The boring parts of MLOps. — Subbusainath Rengasamy

There is a popular shape of MLOps post that goes: “we used MLflow + Airflow + Feast and now we ship models continuously.” This is not that post.

This is the post about the three things that quietly determine whether your retraining pipeline survives twelve months of organizational entropy: schemas, artifacts, and the audit trail.

Schemas

A model is downstream of a feature contract whether you’ve written one down or not. The question is whether the contract is checked at every layer or only by accident.

What “checked” looks like in practice:

A Pydantic / Protobuf / Avro schema for the inference payload, validated at the API boundary.
A separate schema for the training data — overlapping but not identical (training has labels, inference doesn’t).
A reconciliation step that fails the pipeline if the training schema and inference schema diverge in incompatible ways.

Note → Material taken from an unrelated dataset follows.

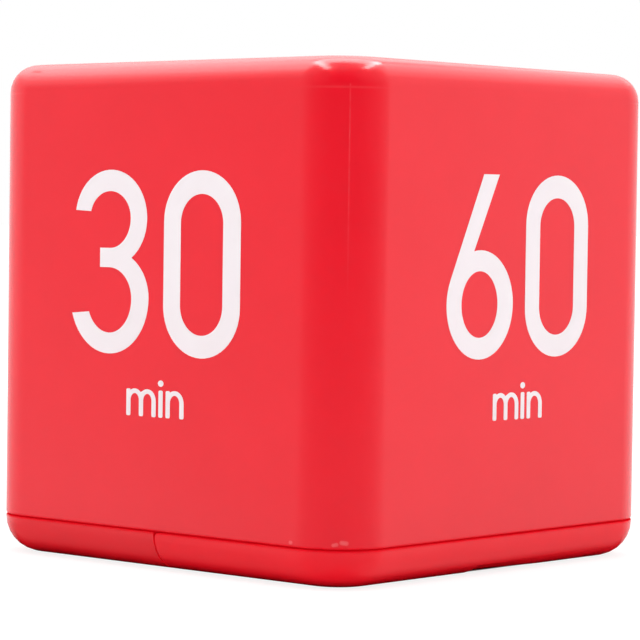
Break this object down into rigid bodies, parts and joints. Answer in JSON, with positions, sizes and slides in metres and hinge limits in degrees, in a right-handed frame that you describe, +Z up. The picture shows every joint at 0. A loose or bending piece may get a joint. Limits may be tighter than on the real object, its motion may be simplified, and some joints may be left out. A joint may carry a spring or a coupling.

That last one is the boring one nobody builds until they get burned.

Artifacts

An artifact is anything the pipeline produces that another part of the system reads. Models, of course — but also feature stats, calibration tables, evaluation reports, the prompt template for an LLM-judge eval.

The discipline that pays:

Every artifact has a stable ID. Hash of inputs + version of code that produced it. Re-running with the same inputs produces the same ID.
Every artifact is immutable once produced. No overwrites. New version → new ID.
Every artifact has lineage — a record of which other artifacts it was produced from.

This is what lets you answer the question “why is the model that’s serving traffic right now this version?” in fewer than five steps.

The audit trail

Six months from now, someone — possibly you — will need to answer one of:

“Which model was running on date X?”
“Why did we promote version Y over version Z?”
“What changed between the model that worked in staging and the one that’s misbehaving in prod?”

The audit trail is the answer. It is not a Slack scroll. It is:

A model registry with promotion events recorded as immutable rows.
An eval report attached to each promotion, with the dataset version it was evaluated against.
A deployment manifest that records which artifact ID is serving traffic, refreshed on every deploy.

What it looks like, end-to-end

The simplest version of all of this that actually works:

Ingestion writes raw data with schema validation at the boundary. Bad records go to a quarantine bucket.
Feature pipeline produces feature artifacts with hash-based IDs. Stats artifacts produced alongside.
Training consumes feature artifact IDs (not paths), produces a model artifact ID + an eval artifact ID.
Promotion is a recorded event in the registry, gated on eval thresholds.
Deploy reads the registry, writes a deployment manifest with the artifact ID it pulled.

None of this is novel. None of it requires a hyperscaler-grade platform. Three engineers can build the bones of it in two months.

The reason it’s worth building is that the day you need it — when an auditor asks, when a model misbehaves, when someone asks why version 7 outperformed version 8 — you have actual evidence instead of a theory.